BUCHANAN: You know, I think what the president did was outstanding. First of all, it was a very strong speech, and he was extremely confident. He came across as the commander in chief. He understands this problem. He's laying it out for us. And I'll tell you what he did that I thought was extremely effective. He gave a face to this enemy. You know, up to now it's war on terrorists, we're after terrorists. And now he actually called it, it was radical Islam. It is a global problem. He gave ideas of what their methods are, how they recruit, what their goals were. And he tied Iraq into it. The goal that would be a base for them, then they would spread out from there.

I think what he did -- then he tied the communism into it, which is something tangible Americans can understand, know that it was a tough battle but that we won it, showing some real hope there. I think it was extremely effective. I disagree with Paul. I think this is possibly a turning point where at least American people will start saying, yes, this, is something we can win, we need to win, but it is going to be a tough battle. And I think his support will start to rise again.

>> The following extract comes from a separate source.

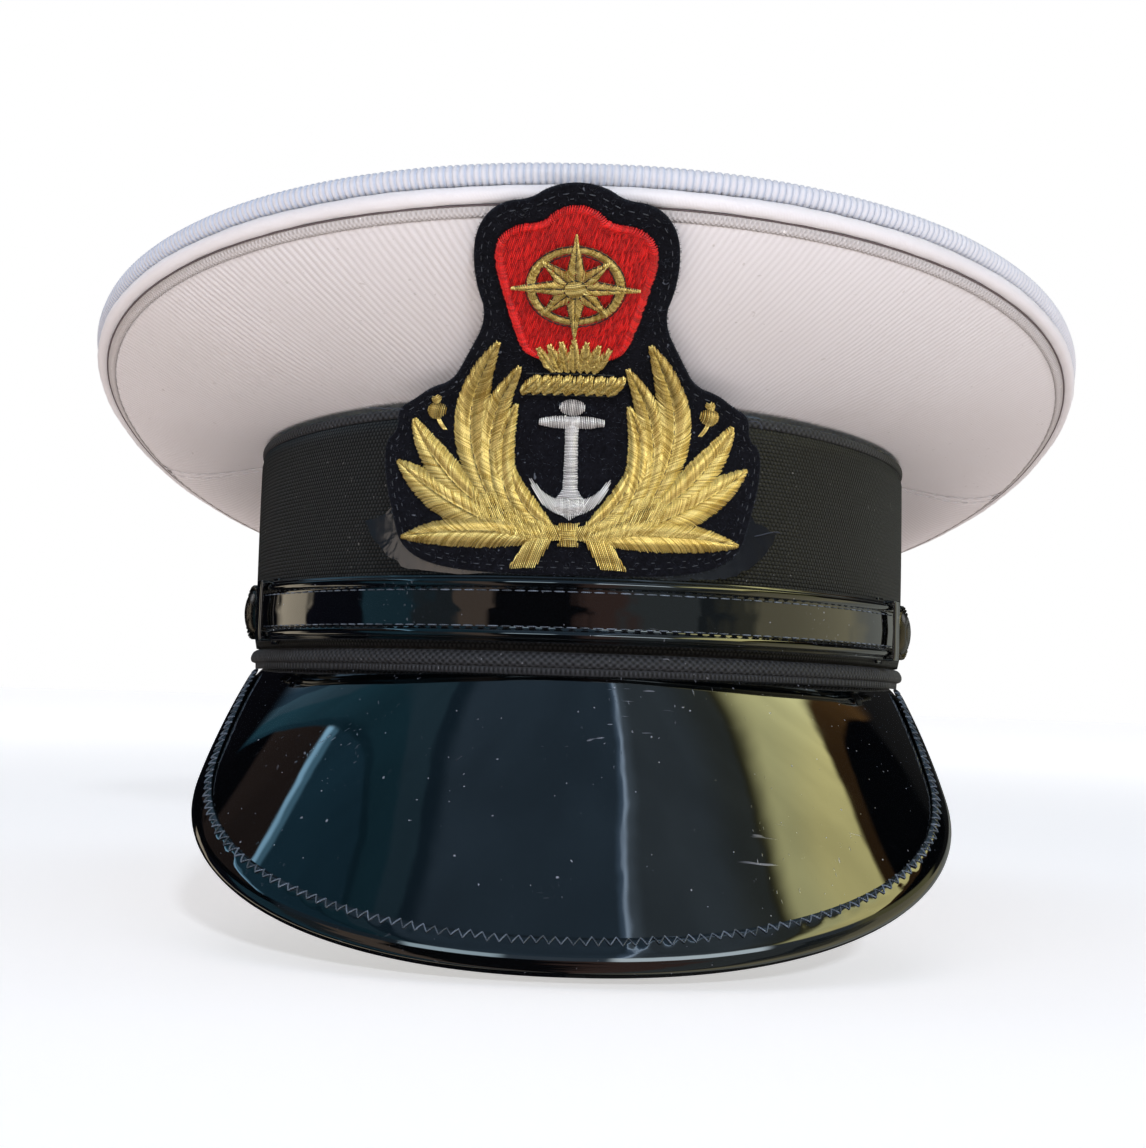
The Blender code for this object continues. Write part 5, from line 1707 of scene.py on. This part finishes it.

KAGAN: OK, we have one minute left, so I'm going to give about 20 seconds to each of you. Paul, first of all, do you think this is going to change the numbers? And will Democrats actually come up with a plan as an alternative?

BEGALA: It will not change the numbers, because the numbers are being driven by facts on the ground, not words in the air. The president said -- and I'm quoting here -- he said, 80 Iraqi battalions are quote, "fighting alongside our troops." Well, alongside our troops...

KAGAN: You say it's not going change numbers. I have to give Bay the last 10 seconds, sorry.

BEGALA: No, it won't, because...

KAGAN: OK, Bay, are they going to change -- is it going to change numbers, this speech?

BUCHANAN: As I said, I think it will start -- I think people will start looking more positively and I think the president's going to have to stay at it. But I think this is a heck of a good turning point for the president.

KAGAN: And I'm going to make that the last word. Paul and Bay, thank you.